EXERCISE TASK: Return the complete listing that follows, with each line reproduced exactly.

SOURCE EXCERPT:
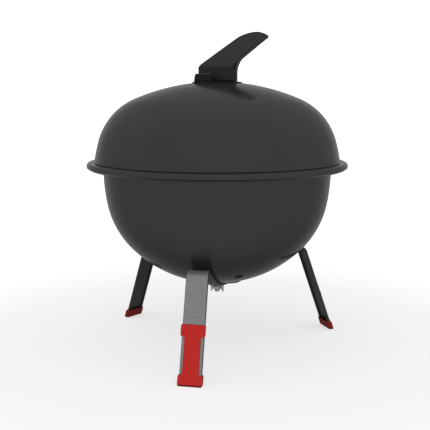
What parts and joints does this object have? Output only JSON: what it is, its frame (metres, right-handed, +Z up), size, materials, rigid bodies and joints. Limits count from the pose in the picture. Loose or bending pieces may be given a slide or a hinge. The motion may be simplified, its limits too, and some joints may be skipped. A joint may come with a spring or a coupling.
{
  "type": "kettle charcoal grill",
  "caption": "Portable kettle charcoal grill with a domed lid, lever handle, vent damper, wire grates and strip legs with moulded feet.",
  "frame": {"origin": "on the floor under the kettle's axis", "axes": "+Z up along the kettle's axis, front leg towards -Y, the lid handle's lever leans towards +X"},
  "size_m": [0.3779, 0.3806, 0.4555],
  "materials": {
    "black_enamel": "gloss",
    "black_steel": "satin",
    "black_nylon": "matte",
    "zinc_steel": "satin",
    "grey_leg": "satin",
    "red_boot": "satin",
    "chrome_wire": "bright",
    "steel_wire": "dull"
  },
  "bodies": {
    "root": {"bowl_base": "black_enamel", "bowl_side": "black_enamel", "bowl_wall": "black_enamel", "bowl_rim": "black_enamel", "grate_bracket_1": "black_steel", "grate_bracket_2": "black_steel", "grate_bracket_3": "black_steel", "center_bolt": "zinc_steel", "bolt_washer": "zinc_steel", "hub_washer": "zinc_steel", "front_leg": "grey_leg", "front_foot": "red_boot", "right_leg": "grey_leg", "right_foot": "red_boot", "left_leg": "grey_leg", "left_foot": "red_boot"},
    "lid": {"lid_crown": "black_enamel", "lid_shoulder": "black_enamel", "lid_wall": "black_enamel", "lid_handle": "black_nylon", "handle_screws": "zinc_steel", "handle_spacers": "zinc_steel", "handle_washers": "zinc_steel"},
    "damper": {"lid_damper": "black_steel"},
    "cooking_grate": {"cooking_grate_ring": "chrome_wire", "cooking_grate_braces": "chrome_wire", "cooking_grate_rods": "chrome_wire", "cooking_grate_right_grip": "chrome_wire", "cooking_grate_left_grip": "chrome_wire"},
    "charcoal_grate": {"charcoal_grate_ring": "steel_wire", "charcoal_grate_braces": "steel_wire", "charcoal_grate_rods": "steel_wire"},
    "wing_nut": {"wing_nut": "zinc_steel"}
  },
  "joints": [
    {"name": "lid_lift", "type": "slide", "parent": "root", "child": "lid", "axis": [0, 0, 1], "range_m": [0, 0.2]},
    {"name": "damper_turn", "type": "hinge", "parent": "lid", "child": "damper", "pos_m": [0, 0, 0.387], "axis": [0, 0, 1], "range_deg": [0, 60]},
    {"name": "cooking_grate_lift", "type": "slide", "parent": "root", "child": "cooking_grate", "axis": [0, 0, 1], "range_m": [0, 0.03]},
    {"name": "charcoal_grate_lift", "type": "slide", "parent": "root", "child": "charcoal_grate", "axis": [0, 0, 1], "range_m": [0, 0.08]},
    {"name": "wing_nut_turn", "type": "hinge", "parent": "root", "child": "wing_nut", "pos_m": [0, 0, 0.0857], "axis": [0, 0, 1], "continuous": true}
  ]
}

ANSWER TO THE TASK:
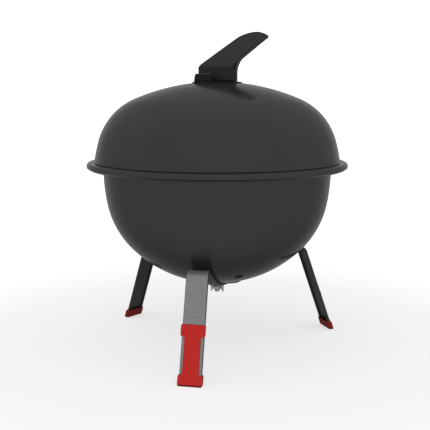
What parts and joints does this object have? Output only JSON: what it is, its frame (metres, right-handed, +Z up), size, materials, rigid bodies and joints. Limits count from the pose in the picture. Loose or bending pieces may be given a slide or a hinge. The motion may be simplified, its limits too, and some joints may be skipped. A joint may come with a spring or a coupling.
{
  "type": "kettle charcoal grill",
  "caption": "Portable kettle charcoal grill with a domed lid, lever handle, vent damper, wire grates and strip legs with moulded feet.",
  "frame": {"origin": "on the floor under the kettle's axis", "axes": "+Z up along the kettle's axis, front leg towards -Y, the lid handle's lever leans towards +X"},
  "size_m": [0.3779, 0.3806, 0.4555],
  "materials": {
    "black_enamel": "gloss",
    "black_steel": "satin",
    "black_nylon": "matte",
    "zinc_steel": "satin",
    "grey_leg": "satin",
    "red_boot": "satin",
    "chrome_wire": "bright",
    "steel_wire": "dull"
  },
  "bodies": {
    "root": {"bowl_base": "black_enamel", "bowl_side": "black_enamel", "bowl_wall": "black_enamel", "bowl_rim": "black_enamel", "grate_bracket_1": "black_steel", "grate_bracket_2": "black_steel", "grate_bracket_3": "black_steel", "center_bolt": "zinc_steel", "bolt_washer": "zinc_steel", "hub_washer": "zinc_steel", "front_leg": "grey_leg", "front_foot": "red_boot", "right_leg": "grey_leg", "right_foot": "red_boot", "left_leg": "grey_leg", "left_foot": "red_boot"},
    "lid": {"lid_crown": "black_enamel", "lid_shoulder": "black_enamel", "lid_wall": "black_enamel", "lid_handle": "black_nylon", "handle_screws": "zinc_steel", "handle_spacers": "zinc_steel", "handle_washers": "zinc_steel"},
    "damper": {"lid_damper": "black_steel"},
    "cooking_grate": {"cooking_grate_ring": "chrome_wire", "cooking_grate_braces": "chrome_wire", "cooking_grate_rods": "chrome_wire", "cooking_grate_right_grip": "chrome_wire", "cooking_grate_left_grip": "chrome_wire"},
    "charcoal_grate": {"charcoal_grate_ring": "steel_wire", "charcoal_grate_braces": "steel_wire", "charcoal_grate_rods": "steel_wire"},
    "wing_nut": {"wing_nut": "zinc_steel"}
  },
  "joints": [
    {"name": "lid_lift", "type": "slide", "parent": "root", "child": "lid", "axis": [0, 0, 1], "range_m": [0, 0.2]},
    {"name": "damper_turn", "type": "hinge", "parent": "lid", "child": "damper", "pos_m": [0, 0, 0.387], "axis": [0, 0, 1], "range_deg": [0, 60]},
    {"name": "cooking_grate_lift", "type": "slide", "parent": "root", "child": "cooking_grate", "axis": [0, 0, 1], "range_m": [0, 0.03]},
    {"name": "charcoal_grate_lift", "type": "slide", "parent": "root", "child": "charcoal_grate", "axis": [0, 0, 1], "range_m": [0, 0.08]},
    {"name": "wing_nut_turn", "type": "hinge", "parent": "root", "child": "wing_nut", "pos_m": [0, 0, 0.0857], "axis": [0, 0, 1], "continuous": true}
  ]
}